Aside from De Castro and Te, the House committee on justice has also invited Associate Justice Noel Tijam, former SC Justice


Arturo Brion, Court Administrator Jose Midas Marquez, Clerk of Court Felipa Anama, and chief judicial staff officer Charlotte Labayani to the hearings.

The committee invited De Castro to testify after lawyer Larry Gadon, the complainant in the impeachment case, cited media reports that she accused Sereno of falsifying the stay order to prevent the Commission on Elections from proclaiming the five remaining winners of the party-list race in the May 2013 polls.

Pressed by lawmakers if he had personal knowledge about Sereno omitting De Castro’s recommendation to stop the disqualification of the Senior Citizens party-list only and not the party-list proclamation itself, Gadon said the information was relayed to him by Manila Times senior reporter Jomar Canlas. Canlas, in turn, said he got the information from De Castro—and claim the associate justice denied.

Tijam was invited by the House in connection to an allegation in the complaint that Sereno caused the delay in the transfer of the rebellion cases against arrested members and supporters of Maute terrorist group in Marawi City to a court in Metro Manila.

Brion, for his part, was also asked to testify in connection to his concurring opinion in the SC ruling on Jardeleza’s appointment.
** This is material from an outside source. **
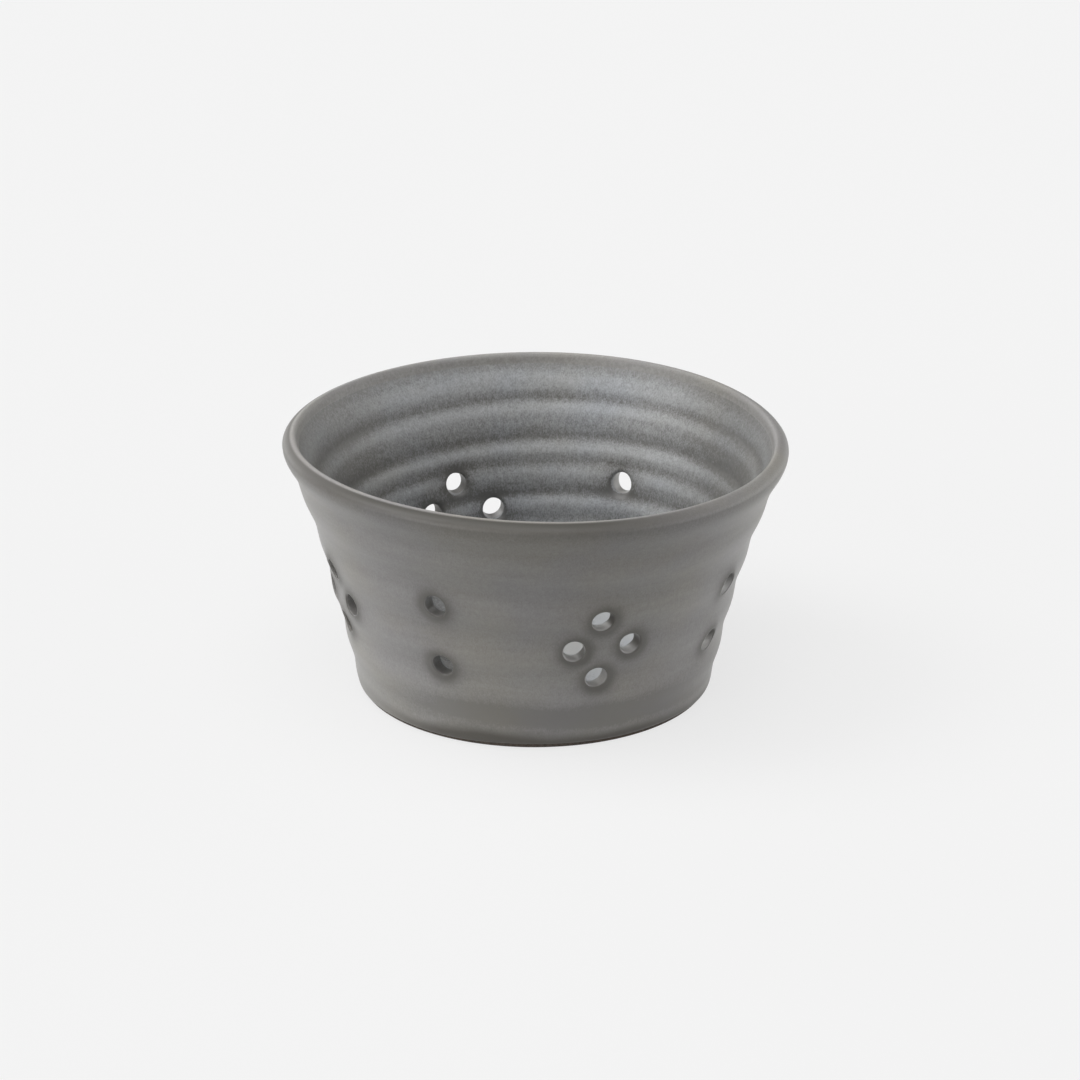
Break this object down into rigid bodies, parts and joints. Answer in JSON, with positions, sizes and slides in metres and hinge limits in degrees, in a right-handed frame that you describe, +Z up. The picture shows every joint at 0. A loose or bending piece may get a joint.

In August, the Court allowed the release of court records and documents sought by impeachment complainants to bolster their case against Sereno.

Among the records ordered released were the SC’s revocation of Sereno’s order in 2012 to reopen a regional constitutional administrative office in Cebu without the collegial approval of the Court.

The SC also granted the release of Sereno’s memorandum for the appointment of lawyer Solomon Lumba as her staff head and the subsequent letter of Senior Associate Justice Antonio Carpio withdrawing his signature in the said appointment over an internal issue.

The Court rejected the request, however, for the release of a memo from De Castro questioning Sereno’s orders that lacked the approval of the collegial court, including the appointment of a Philippine Judicial Academy official and providing travel allowances to her staff.

The memo, the Court said, could not be released pending its resolution.

Also on Tuesday, House Majority Leader and Ilocos Norte Rep. Rodolfo Fariñas said the House cannot compel Sereno to attend the impeachment proceedings against her, contradicting the chairman of the committee on justice, Oriental Mindoro Rep. Reynaldo Umali, who said he could issue a subpoena to force the chief justice’s attendance.

“I advised them that when it comes to the respondent, the chief justice… we cannot compel the respondent or the accused to testify,” Fariñas said at a news conference.

Fariñas said the House justice panel met in closed-door session Monday to decide on how to handle invitations extended to Supreme Court members to testify at the impeachment hearings.

Meanwhile, Umali said warnings of a constitutional crisis from Senators Franklin Drilon and Francis Escudero were “unfounded.”

Umali said the conduct of impeachment proceedings is well within the powers of the House, but said he raised the possibility of a subpoena only to answer questions from the press about what they could do if Sereno refuses to show up at the proceedings.

Umali also appealed to the two senators to respect the impeachment process “rather than obfuscating it and creating an atmosphere of disrespect, or perhaps questioning the proceeding.”